In any given field, the top 10% of performers produce more than 50% of the big breakthroughs. What is the key to these superstars’ success? Fortunately for most of us, the answer is not raw talent or even expertise. The truth is, these top performers produce as many bad ideas as everyone else—but, crucially, they learn from their failures and continue to innovate. Iteration has been shown to improve performance across a range of fields. You’ll hear this right from the source, too—Jeff Bezos, Mark Zuckerberg, Arianna Huffington, and other entrepreneurs have said publicly that their platforms achieved success through experimentation.
But experimentation happens behind the scenes. Null results are almost never published, and failures are rarely publicized. When all you see is the end result of innovation, it can seem straightforward. Nevertheless, while successes are what made these innovators famous, failures are what got them there. At ideas42, we’re acutely aware of the importance of failure—it’s a great way to design effective solutions that work for real people.
For example, we’ve been working with IntraHealth International and the Senegalese Ministry of Health and Social Action since 2014 to support reproductive health in Senegal, and we’ve faced many challenges in designing a solution that has the potential to increase use of family planning services across an entire nation. In Senegal, more than 22% of postpartum women wish to delay their next pregnancy by at least two years yet are not using a modern method of family planning. Integrating family planning services with child immunization service shows potential as a high impact practice, particularly in countries like Senegal where nearly all women bring their children to a health facility for at least one vaccination. Knowing this, we set out to optimize the integration of these two services to create an enabling environment for new mothers to make key decisions about their family’s health—including if, when and how they might delay their next pregnancy.

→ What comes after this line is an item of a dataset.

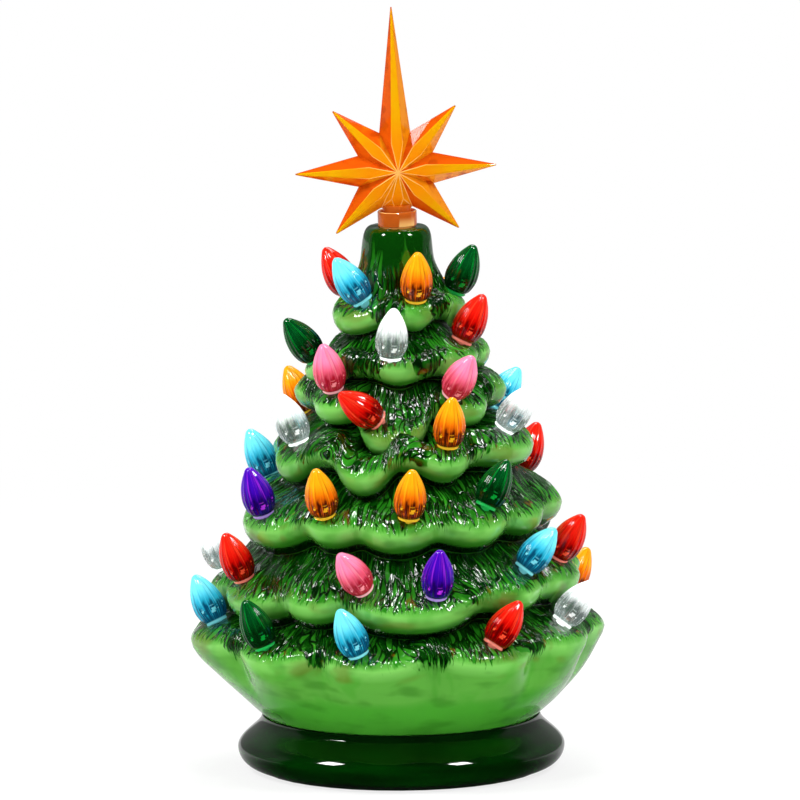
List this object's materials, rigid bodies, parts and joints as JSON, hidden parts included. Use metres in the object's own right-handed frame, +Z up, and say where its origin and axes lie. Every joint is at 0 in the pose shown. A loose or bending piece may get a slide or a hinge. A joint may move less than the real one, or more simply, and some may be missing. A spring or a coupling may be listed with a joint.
{
  "type": "tabletop christmas tree",
  "caption": "Tabletop Christmas tree of glazed ceramic with plastic flame bulbs and a star, lifting off a base that holds cells, a switch and a lamp.",
  "frame": {"origin": "on the table, under the line of the trunk, at the centre of the base", "axes": "+Z up towards the star, -Y the front that the picture shows, +X to the right of that view"},
  "size_m": [0.2047, 0.2067, 0.3806],
  "materials": {
    "tree_glaze": "wet-looking clear glaze over dark green, light green on the branch tips",
    "base_glaze": "gloss glaze, very dark green",
    "star_amber": "clear amber, polished facets",
    "bulb_red": "clear tinted, fluted",
    "bulb_orange": "clear tinted, fluted",
    "bulb_green": "clear tinted, fluted",
    "bulb_blue": "clear tinted, fluted",
    "bulb_purple": "clear tinted, fluted",
    "bulb_pink": "clear tinted, fluted",
    "bulb_clear": "clear, fluted",
    "felt": "short-pile felt",
    "black_plastic": "fine moulded grain",
    "slider_plastic": "smooth",
    "cell_wrap": "plain satin sleeve",
    "nickel": "plated spring steel",
    "post_plastic": "smooth",
    "board": "white solder mask",
    "lamp_lens": "diffusing",
    "wire_red": "smooth insulation",
    "wire_black": "smooth insulation"
  },
  "bodies": {
    "stand": {"base": "base_glaze", "felt_ring": "felt", "bottom_plate": "black_plastic", "battery_box": "black_plastic", "battery_1": "cell_wrap", "battery_2": "cell_wrap", "battery_3": "cell_wrap", "contact_bridge_1": "nickel", "contact_negative": "nickel", "contact_bridge_2": "nickel", "contact_positive": "nickel", "switch_body": "black_plastic", "lamp_post": "post_plastic", "led_board": "board", "led_lamp": "lamp_lens", "wire_battery": "wire_red", "wire_lamp": "wire_red", "wire_return": "wire_black"},
    "tree": {"tree_body": "tree_glaze", "bulb_blue_1": "bulb_blue", "bulb_red_1": "bulb_red", "bulb_orange_1": "bulb_orange", "bulb_green_1": "bulb_green", "bulb_clear_1": "bulb_clear", "bulb_red_2": "bulb_red", "bulb_green_2": "bulb_green", "bulb_pink_1": "bulb_pink", "bulb_pink_2": "bulb_pink", "bulb_red_3": "bulb_red", "bulb_orange_2": "bulb_orange", "bulb_blue_2": "bulb_blue", "bulb_orange_3": "bulb_orange", "bulb_clear_2": "bulb_clear", "bulb_clear_3": "bulb_clear", "bulb_purple_1": "bulb_purple", "bulb_blue_3": "bulb_blue", "bulb_purple_2": "bulb_purple", "bulb_orange_4": "bulb_orange", "bulb_orange_5": "bulb_orange", "bulb_green_3": "bulb_green", "bulb_clear_4": "bulb_clear", "bulb_pink_3": "bulb_pink", "bulb_clear_5": "bulb_clear", "bulb_red_4": "bulb_red", "bulb_pink_4": "bulb_pink", "bulb_purple_3": "bulb_purple", "bulb_blue_4": "bulb_blue", "bulb_red_5": "bulb_red", "bulb_green_4": "bulb_green", "bulb_orange_6": "bulb_orange", "bulb_blue_5": "bulb_blue", "bulb_green_5": "bulb_green", "bulb_blue_6": "bulb_blue", "bulb_red_6": "bulb_red", "bulb_clear_6": "bulb_clear", "bulb_orange_7": "bulb_orange", "bulb_red_7": "bulb_red"},
    "star": {"star": "star_amber"},
    "battery_door": {"battery_door": "black_plastic"},
    "switch_slider": {"switch_slider": "slider_plastic"}
  },
  "joints": [
    {"name": "tree_lift", "type": "slide", "parent": "stand", "child": "tree", "axis": [0, 0, 1], "range_m": [0, 0.12]},
    {"name": "star_pull", "type": "slide", "parent": "tree", "child": "star", "axis": [-0.0225, -0.0028, 0.9997], "range_m": [0, 0.03]},
    {"name": "door_hinge", "type": "hinge", "parent": "stand", "child": "battery_door", "pos_m": [-0.02765, 0, 0.0051], "axis": [0, 1, 0], "range_deg": [0, 95]},
    {"name": "switch_slide", "type": "slide", "parent": "stand", "child": "switch_slider", "axis": [1, 0, 0], "range_m": [0, 0.004]}
  ]
}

After a few rounds of design iteration and user testing, we ended up with a two-part intervention design.
First, a referral card given to each client during routine immunization visits prompts clients to plan a time to talk with a health worker about family planning. These small referral cards include images of immunization, breastfeeding, and birth spacing conversations. Corresponding job aids provide health workers with simple, actionable key messages about each of these topics. This reframes the purpose of the visit as a ‘family health’ visit—not just immunization.
Second, women can enroll to receive regular recordings on their phones, delivered just before scheduled immunization visits. These message take the form of a serial drama with stories that correct misperceptions about family planning, provide rules of thumb about when family planning use is appropriate, and offer clear and actionable steps for women who want to take up family planning. In addition, health workers receive weekly interactive voice messages that remind them how to address clients’ concerns about a variety of health topics. These interventions provide a clear channel for health workers to provide guidance about family planning to postpartum women and to help these women follow through on their intentions.
It’s an innovative solution that addresses all of the behavioral bottlenecks we identified with our partners after talking to many women on the ground in Senegal. But that isn’t where we started. Our first iteration was a series of activities to include in family planning causeries—informal talks held in the waiting areas of health facilities across the country—which included a curriculum of key messages to address misperceptions about family planning. Our second design was an extensive postpartum health checklist that would prompt health workers to discuss several important health issues with clients during each immunization visit. We were enthusiastic about the potential of these ideas—and then we ran our first experiment.
We user-tested our two design ideas with postpartum women and health workers, and as was expected, both design ideas included successful components, but both had failures as well. While both clients and health workers liked the clear, actionable messages about family planning, the very busy and public environment of a causerie was not the best context in which to provide complex, important information to women. Plus, causeries were not a reliable way to reach people—we learned that some health facilities hold regular causeries, while others hold them irregularly or not at all. In the absence of these causeries, women face no clear moment of choice during which they must decide whether to take up family planning. And while health workers liked the comprehensive postpartum checklist and the discussions it prompted, they found the checklist too long and rather cumbersome to use.
With this project—like many others!—not all of our ideas worked. But with each ‘failed’ design idea, we kept the best parts and reworked the rest. We used data—feedback from women and health workers—to learn from each attempt. Iteration brought us new ways of addressing the key behavioral bottlenecks that prevent women who want to delay pregnancy from accessing family planning services. We conducted a pilot test in October 2017 to ensure that our design was feasible and acceptable to both clients and health workers, which it was on both counts, and we are about to launch a randomized controlled trial to assess the impact of the design on family planning and immunization rates.
This process was not unusual at all. The Wright brothers crashed the first airplane they tried to fly. It took Thomas Edison over 1,000 attempts to invent the first commercial lightbulb. As Edison pointed out, ‘failed’ experiments are not truly failures, rather, they are opportunities to collect data, learn, and improve until an idea finally works. These failures are a small price to pay if it means that we can find a way to positively impact the lives of women and their families.